I’m a very visual person – the kind that memorises images and places over names and numbers – from very early age I started working with image and graphic arts to assemble music fanzines. Everything was done on a very DIY basis, street-style, very underground. That led me to design my own artworks and take my first photographs. Music was my gateway and motivation growing up and that helped enormously to find out what I liked doing and what I was best at.

At 18 I left home and went to study Cinema and audiovisuals for about 4 years. During this time I was working for several design companies until I finally quit my day-job some years after and started working independently by myself. In many ways this period of my life reinforced my individual character and the way I see the world – of course it also shaped my approach to photography and visual arts in general. I’ve started using photography out of a need to document my own life and my thoughts – also my trips to different places around the world: Norway, Brazil, Russia… To travel and see the world changes a person.

I would use photography as a dialogue with myself and situations around me, sometimes posing questions others looking for answers. These photography projects appeared naturally and grew into exhibitions throughout the years. For all this time I continued working with graphics arts and mainly books: I design book covers.

Recently, in 2012 my life took a different route (again) and I went to live in Japan for three and a half years. This was a good moment to organise years of photography and put things in perspective. Some of those photos turned into my first monograph entitled State of Mind, and before I left Japan this year I completed another book-project entitled ZONA.

Tell us about ZONA.

It’s hard for me to talk straightly about ZONA for two reasons; firstly because it’s a very personal project and secondly because it’s fundamentally about “non-matter”. It’s paradox to say this, because I’m taking photographs, which is something very palpable and real. Let me see if I can explain, by doing this book and coming up with these pictures my wish was to address a realm of the immaterial and through images talk about symbolic aspects of the human psyche. Our inner world is vast and I’ve come to understand there are elementary concepts – archetypes – that we all share even though we might have completely different associations in terms of how we perceive and use these concepts. 
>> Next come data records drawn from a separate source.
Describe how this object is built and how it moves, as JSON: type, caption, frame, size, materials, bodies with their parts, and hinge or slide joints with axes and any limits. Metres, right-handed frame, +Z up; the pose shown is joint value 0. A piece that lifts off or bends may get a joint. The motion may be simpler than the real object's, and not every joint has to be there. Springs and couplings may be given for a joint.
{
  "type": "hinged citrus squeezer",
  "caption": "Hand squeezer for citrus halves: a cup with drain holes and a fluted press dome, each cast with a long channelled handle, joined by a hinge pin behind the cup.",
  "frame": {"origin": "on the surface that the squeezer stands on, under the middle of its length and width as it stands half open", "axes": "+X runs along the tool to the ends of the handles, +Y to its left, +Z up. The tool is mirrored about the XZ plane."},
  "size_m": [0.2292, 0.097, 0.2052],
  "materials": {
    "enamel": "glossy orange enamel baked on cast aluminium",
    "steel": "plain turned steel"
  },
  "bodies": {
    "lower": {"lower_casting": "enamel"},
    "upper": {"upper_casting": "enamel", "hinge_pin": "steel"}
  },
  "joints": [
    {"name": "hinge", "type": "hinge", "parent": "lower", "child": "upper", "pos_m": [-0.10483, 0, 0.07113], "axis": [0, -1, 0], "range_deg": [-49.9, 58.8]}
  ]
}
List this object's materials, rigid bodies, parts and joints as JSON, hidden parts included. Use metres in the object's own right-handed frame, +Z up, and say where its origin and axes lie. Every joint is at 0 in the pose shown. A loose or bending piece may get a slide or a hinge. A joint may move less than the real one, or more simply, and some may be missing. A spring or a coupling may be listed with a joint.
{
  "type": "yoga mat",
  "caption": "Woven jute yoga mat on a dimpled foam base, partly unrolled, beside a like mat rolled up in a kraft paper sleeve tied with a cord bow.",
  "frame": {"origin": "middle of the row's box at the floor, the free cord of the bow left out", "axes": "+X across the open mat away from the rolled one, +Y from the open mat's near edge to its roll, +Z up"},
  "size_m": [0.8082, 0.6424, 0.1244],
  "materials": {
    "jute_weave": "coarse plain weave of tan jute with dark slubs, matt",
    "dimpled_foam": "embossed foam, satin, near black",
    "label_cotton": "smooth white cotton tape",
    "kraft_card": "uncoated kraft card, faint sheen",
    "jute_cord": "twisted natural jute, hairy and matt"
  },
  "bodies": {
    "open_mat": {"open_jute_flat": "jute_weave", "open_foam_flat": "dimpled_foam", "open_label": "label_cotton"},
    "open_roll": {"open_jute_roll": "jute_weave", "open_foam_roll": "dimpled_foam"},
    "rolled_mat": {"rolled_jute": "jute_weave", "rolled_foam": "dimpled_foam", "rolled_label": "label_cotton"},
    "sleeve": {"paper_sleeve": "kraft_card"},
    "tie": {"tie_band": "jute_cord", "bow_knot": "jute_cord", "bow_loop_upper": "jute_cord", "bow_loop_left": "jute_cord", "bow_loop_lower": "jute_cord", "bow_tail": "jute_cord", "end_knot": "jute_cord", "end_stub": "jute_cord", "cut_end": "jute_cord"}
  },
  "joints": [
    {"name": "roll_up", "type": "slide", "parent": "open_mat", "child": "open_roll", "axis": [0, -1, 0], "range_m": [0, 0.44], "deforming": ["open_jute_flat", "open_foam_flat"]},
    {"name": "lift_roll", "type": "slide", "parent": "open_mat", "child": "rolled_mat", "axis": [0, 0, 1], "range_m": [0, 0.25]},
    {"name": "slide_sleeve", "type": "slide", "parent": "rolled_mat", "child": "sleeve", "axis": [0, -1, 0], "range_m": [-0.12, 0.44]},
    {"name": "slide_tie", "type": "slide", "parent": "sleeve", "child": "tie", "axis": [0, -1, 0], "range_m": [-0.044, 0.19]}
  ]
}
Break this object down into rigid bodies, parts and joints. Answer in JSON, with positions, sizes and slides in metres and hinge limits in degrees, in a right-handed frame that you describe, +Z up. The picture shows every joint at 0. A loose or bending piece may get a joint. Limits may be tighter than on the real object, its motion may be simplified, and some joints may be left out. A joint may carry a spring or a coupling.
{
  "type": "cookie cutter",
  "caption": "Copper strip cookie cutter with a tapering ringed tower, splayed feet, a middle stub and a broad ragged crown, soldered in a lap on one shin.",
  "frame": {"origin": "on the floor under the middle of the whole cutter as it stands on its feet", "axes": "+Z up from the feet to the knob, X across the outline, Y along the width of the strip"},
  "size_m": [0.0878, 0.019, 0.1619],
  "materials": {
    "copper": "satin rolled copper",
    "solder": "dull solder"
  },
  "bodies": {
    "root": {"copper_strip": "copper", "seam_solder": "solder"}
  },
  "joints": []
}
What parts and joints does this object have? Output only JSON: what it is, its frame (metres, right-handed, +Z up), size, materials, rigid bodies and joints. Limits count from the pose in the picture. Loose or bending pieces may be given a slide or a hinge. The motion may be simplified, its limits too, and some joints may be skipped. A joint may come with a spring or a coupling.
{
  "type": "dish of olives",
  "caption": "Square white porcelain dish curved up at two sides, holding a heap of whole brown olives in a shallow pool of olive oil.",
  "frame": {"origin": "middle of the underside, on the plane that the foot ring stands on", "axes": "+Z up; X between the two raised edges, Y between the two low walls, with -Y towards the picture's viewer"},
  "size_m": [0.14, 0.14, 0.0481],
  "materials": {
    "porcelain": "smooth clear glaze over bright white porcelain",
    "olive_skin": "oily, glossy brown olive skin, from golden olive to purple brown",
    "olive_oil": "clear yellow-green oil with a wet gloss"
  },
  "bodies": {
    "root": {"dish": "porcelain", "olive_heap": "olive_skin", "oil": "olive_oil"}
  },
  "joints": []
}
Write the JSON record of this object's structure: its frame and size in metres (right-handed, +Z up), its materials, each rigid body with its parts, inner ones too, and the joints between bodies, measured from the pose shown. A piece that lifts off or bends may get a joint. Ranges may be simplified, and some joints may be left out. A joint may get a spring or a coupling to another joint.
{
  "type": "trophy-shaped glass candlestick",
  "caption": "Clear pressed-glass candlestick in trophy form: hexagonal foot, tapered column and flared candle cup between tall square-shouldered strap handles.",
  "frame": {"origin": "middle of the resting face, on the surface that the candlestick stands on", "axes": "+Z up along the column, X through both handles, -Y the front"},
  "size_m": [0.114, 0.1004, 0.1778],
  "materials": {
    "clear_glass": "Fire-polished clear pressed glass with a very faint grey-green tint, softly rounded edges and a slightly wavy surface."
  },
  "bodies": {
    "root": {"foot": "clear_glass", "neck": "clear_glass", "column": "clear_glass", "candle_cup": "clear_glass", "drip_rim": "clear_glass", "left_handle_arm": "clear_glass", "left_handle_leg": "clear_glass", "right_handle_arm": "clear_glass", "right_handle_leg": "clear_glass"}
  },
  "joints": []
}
If I present a random concept to you, for instance, the concept of “separation”, what springs in your head related with “separation”? Can you imagine something? Is it about love? Is it about death? How does that make you feel? Do you think the images you hold in your mind are the same I will have?… You see, from thinking to feeling to talking there are enormous gaps and I’m interested in that cognitive and semi-conscious process we go through. There’s a big grey area here. Furthermore, the mysteries that an image can retain are richer and broader if that same image is very simple and straightforward in terms of form and content. Why that is is also easy to understand: the viewer can project more of their own thoughts into it. If one takes a closer look the images that spring in our minds are not too spectacular or modern. We might think we are a very intelligent species, making use of rational and scientific knowledge but my strong believe is that the inner-world, the world of dreams, thoughts, wishes and traumas is far more effective and ruling the way we go about our lives. I feel deeply that this invisible characteristics and inward life rules much more than what we like to admit, and to me that’s fascinating and intriguing and makes me want to address it in terms of photography because that’s what I feel comfortable doing.

Now lets go back, if I repeat the same word “separation” 20 times: separation, separation, separation, separation, separation, separation, separation…. After repeating the same word numerous times you’ll notice a linguistic and cognitive abstraction starting to happen… The word will shatter. Your concept will loose it’s “original” meaning. And the images that you had in your mind will perhaps also go away or loose their ties with reality.

Now imagine a place where there are no ground-concepts. Where language doesn’t make sense and you don’t control your own thoughts… That was my intent with making ZONA – to create a stage for all these ideas to live and have free reign. I felt an artist book was the ideal object to give to all of this.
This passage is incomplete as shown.